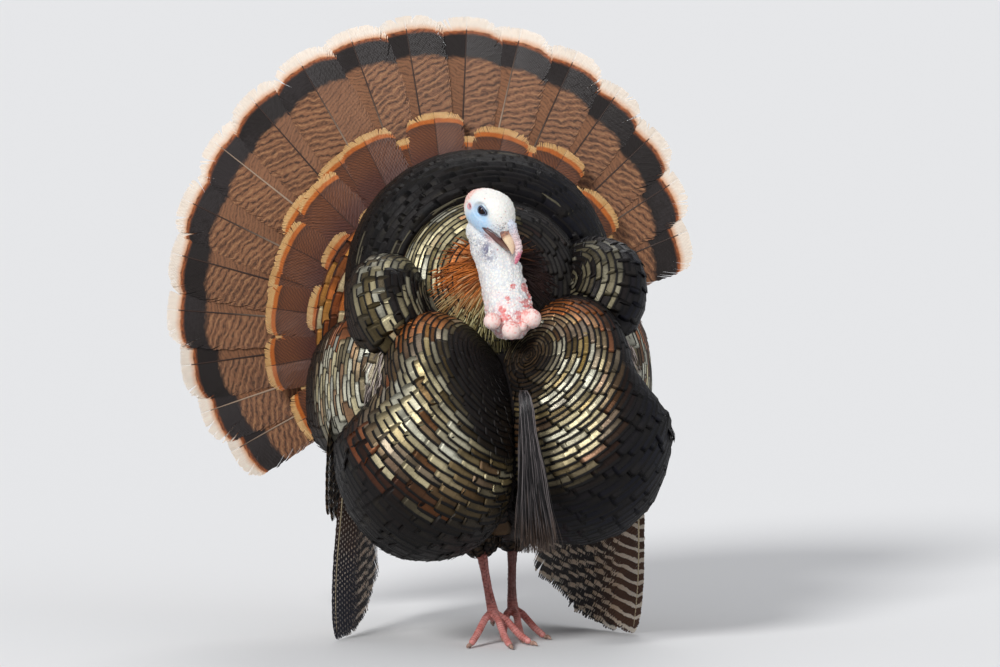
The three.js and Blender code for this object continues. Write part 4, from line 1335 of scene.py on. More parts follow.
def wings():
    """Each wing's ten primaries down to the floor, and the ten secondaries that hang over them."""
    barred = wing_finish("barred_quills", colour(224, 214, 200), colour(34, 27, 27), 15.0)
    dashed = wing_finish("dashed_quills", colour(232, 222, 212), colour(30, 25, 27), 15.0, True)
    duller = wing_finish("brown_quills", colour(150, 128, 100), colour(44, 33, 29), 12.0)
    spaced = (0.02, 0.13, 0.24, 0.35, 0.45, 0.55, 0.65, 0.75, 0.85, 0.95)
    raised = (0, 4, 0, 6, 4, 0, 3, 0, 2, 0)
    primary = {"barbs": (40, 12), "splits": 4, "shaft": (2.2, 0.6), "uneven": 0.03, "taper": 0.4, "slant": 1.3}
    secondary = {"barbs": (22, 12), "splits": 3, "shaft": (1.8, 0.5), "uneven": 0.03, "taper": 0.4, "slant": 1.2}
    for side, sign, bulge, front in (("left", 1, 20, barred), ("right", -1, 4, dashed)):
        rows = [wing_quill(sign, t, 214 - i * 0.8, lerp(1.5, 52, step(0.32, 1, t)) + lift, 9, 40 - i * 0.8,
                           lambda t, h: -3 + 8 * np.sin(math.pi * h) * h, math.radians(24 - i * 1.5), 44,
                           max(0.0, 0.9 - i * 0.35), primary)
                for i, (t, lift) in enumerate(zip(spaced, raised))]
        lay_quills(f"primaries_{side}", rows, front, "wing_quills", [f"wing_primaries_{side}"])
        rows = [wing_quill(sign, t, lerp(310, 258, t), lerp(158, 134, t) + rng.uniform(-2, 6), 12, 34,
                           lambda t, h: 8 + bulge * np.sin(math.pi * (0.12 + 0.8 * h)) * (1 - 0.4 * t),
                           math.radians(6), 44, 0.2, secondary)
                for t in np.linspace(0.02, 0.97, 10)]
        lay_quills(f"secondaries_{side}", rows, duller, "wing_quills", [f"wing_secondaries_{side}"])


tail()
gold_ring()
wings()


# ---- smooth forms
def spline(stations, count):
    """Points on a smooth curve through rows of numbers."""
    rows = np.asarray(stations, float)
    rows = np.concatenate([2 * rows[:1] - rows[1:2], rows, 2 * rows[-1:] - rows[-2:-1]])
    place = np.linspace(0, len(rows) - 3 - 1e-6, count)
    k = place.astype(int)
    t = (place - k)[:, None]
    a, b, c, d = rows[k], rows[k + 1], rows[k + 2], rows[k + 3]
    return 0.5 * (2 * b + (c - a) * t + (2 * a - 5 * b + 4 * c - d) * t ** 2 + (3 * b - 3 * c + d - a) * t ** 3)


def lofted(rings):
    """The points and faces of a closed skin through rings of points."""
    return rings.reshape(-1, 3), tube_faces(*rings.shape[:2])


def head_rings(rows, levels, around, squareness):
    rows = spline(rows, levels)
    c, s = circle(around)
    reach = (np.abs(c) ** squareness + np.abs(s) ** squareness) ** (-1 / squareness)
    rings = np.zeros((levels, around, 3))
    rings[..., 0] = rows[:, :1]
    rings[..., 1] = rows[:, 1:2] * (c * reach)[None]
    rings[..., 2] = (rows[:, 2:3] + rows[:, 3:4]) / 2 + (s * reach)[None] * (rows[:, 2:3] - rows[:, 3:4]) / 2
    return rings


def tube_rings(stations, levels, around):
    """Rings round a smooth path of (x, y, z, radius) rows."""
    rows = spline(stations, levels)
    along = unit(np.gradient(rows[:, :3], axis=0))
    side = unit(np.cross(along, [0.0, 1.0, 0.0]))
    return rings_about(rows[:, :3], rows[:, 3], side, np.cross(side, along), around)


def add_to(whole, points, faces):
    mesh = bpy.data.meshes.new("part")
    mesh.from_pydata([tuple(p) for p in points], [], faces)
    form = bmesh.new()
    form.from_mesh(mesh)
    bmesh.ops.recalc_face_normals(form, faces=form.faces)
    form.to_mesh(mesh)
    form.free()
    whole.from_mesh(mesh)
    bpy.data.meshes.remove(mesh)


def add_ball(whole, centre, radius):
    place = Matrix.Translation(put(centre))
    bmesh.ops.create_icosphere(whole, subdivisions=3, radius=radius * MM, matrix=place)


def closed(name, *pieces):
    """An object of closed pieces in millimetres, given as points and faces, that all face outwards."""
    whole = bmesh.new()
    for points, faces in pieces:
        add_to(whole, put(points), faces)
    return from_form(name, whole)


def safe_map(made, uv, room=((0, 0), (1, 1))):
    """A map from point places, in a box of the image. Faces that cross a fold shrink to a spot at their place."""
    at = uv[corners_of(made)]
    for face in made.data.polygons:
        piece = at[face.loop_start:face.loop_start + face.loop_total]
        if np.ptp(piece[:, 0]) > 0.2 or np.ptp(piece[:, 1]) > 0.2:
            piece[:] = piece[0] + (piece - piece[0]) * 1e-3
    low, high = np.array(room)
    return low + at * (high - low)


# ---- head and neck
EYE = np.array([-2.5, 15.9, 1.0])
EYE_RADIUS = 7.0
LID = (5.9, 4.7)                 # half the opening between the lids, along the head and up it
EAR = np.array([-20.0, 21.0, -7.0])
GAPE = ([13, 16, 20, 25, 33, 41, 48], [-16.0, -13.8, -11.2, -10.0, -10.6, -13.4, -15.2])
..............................
Can you give every line above again, exactly as written?

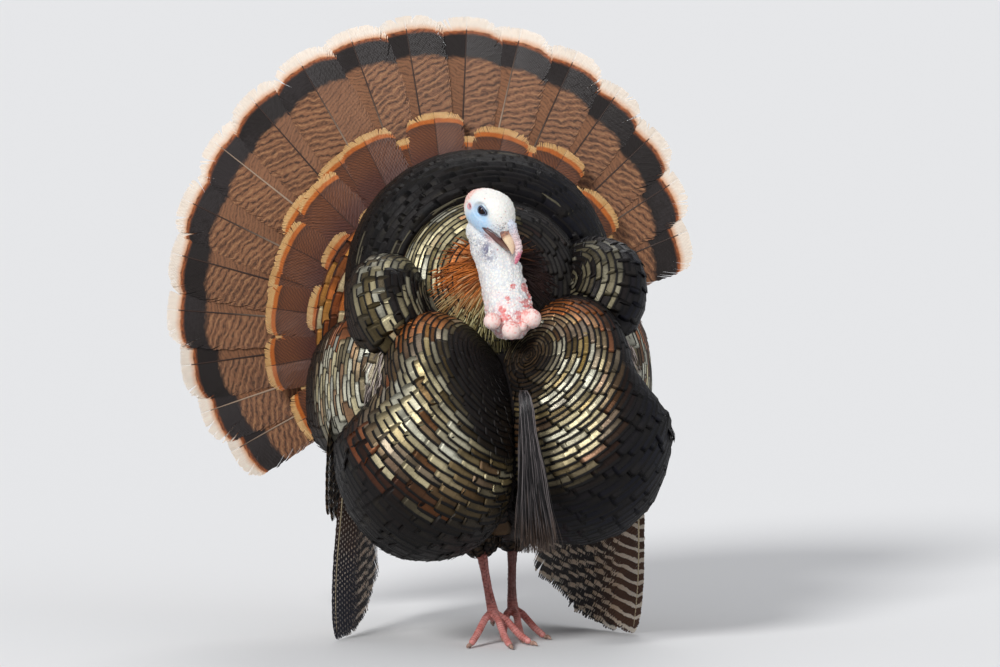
The three.js and Blender code for this object continues. Write part 4, from line 1335 of scene.py on. More parts follow.
def wings():
    """Each wing's ten primaries down to the floor, and the ten secondaries that hang over them."""
    barred = wing_finish("barred_quills", colour(224, 214, 200), colour(34, 27, 27), 15.0)
    dashed = wing_finish("dashed_quills", colour(232, 222, 212), colour(30, 25, 27), 15.0, True)
    duller = wing_finish("brown_quills", colour(150, 128, 100), colour(44, 33, 29), 12.0)
    spaced = (0.02, 0.13, 0.24, 0.35, 0.45, 0.55, 0.65, 0.75, 0.85, 0.95)
    raised = (0, 4, 0, 6, 4, 0, 3, 0, 2, 0)
    primary = {"barbs": (40, 12), "splits": 4, "shaft": (2.2, 0.6), "uneven": 0.03, "taper": 0.4, "slant": 1.3}
    secondary = {"barbs": (22, 12), "splits": 3, "shaft": (1.8, 0.5), "uneven": 0.03, "taper": 0.4, "slant": 1.2}
    for side, sign, bulge, front in (("left", 1, 20, barred), ("right", -1, 4, dashed)):
        rows = [wing_quill(sign, t, 214 - i * 0.8, lerp(1.5, 52, step(0.32, 1, t)) + lift, 9, 40 - i * 0.8,
                           lambda t, h: -3 + 8 * np.sin(math.pi * h) * h, math.radians(24 - i * 1.5), 44,
                           max(0.0, 0.9 - i * 0.35), primary)
                for i, (t, lift) in enumerate(zip(spaced, raised))]
        lay_quills(f"primaries_{side}", rows, front, "wing_quills", [f"wing_primaries_{side}"])
        rows = [wing_quill(sign, t, lerp(310, 258, t), lerp(158, 134, t) + rng.uniform(-2, 6), 12, 34,
                           lambda t, h: 8 + bulge * np.sin(math.pi * (0.12 + 0.8 * h)) * (1 - 0.4 * t),
                           math.radians(6), 44, 0.2, secondary)
                for t in np.linspace(0.02, 0.97, 10)]
        lay_quills(f"secondaries_{side}", rows, duller, "wing_quills", [f"wing_secondaries_{side}"])


tail()
gold_ring()
wings()


# ---- smooth forms
def spline(stations, count):
    """Points on a smooth curve through rows of numbers."""
    rows = np.asarray(stations, float)
    rows = np.concatenate([2 * rows[:1] - rows[1:2], rows, 2 * rows[-1:] - rows[-2:-1]])
    place = np.linspace(0, len(rows) - 3 - 1e-6, count)
    k = place.astype(int)
    t = (place - k)[:, None]
    a, b, c, d = rows[k], rows[k + 1], rows[k + 2], rows[k + 3]
    return 0.5 * (2 * b + (c - a) * t + (2 * a - 5 * b + 4 * c - d) * t ** 2 + (3 * b - 3 * c + d - a) * t ** 3)


def lofted(rings):
    """The points and faces of a closed skin through rings of points."""
    return rings.reshape(-1, 3), tube_faces(*rings.shape[:2])


def head_rings(rows, levels, around, squareness):
    rows = spline(rows, levels)
    c, s = circle(around)
    reach = (np.abs(c) ** squareness + np.abs(s) ** squareness) ** (-1 / squareness)
    rings = np.zeros((levels, around, 3))
    rings[..., 0] = rows[:, :1]
    rings[..., 1] = rows[:, 1:2] * (c * reach)[None]
    rings[..., 2] = (rows[:, 2:3] + rows[:, 3:4]) / 2 + (s * reach)[None] * (rows[:, 2:3] - rows[:, 3:4]) / 2
    return rings


def tube_rings(stations, levels, around):
    """Rings round a smooth path of (x, y, z, radius) rows."""
    rows = spline(stations, levels)
    along = unit(np.gradient(rows[:, :3], axis=0))
    side = unit(np.cross(along, [0.0, 1.0, 0.0]))
    return rings_about(rows[:, :3], rows[:, 3], side, np.cross(side, along), around)


def add_to(whole, points, faces):
    mesh = bpy.data.meshes.new("part")
    mesh.from_pydata([tuple(p) for p in points], [], faces)
    form = bmesh.new()
    form.from_mesh(mesh)
    bmesh.ops.recalc_face_normals(form, faces=form.faces)
    form.to_mesh(mesh)
    form.free()
    whole.from_mesh(mesh)
    bpy.data.meshes.remove(mesh)


def add_ball(whole, centre, radius):
    place = Matrix.Translation(put(centre))
    bmesh.ops.create_icosphere(whole, subdivisions=3, radius=radius * MM, matrix=place)


def closed(name, *pieces):
    """An object of closed pieces in millimetres, given as points and faces, that all face outwards."""
    whole = bmesh.new()
    for points, faces in pieces:
        add_to(whole, put(points), faces)
    return from_form(name, whole)


def safe_map(made, uv, room=((0, 0), (1, 1))):
    """A map from point places, in a box of the image. Faces that cross a fold shrink to a spot at their place."""
    at = uv[corners_of(made)]
    for face in made.data.polygons:
        piece = at[face.loop_start:face.loop_start + face.loop_total]
        if np.ptp(piece[:, 0]) > 0.2 or np.ptp(piece[:, 1]) > 0.2:
            piece[:] = piece[0] + (piece - piece[0]) * 1e-3
    low, high = np.array(room)
    return low + at * (high - low)


# ---- head and neck
EYE = np.array([-2.5, 15.9, 1.0])
EYE_RADIUS = 7.0
LID = (5.9, 4.7)                 # half the opening between the lids, along the head and up it
EAR = np.array([-20.0, 21.0, -7.0])
GAPE = ([13, 16, 20, 25, 33, 41, 48], [-16.0, -13.8, -11.2, -10.0, -10.6, -13.4, -15.2])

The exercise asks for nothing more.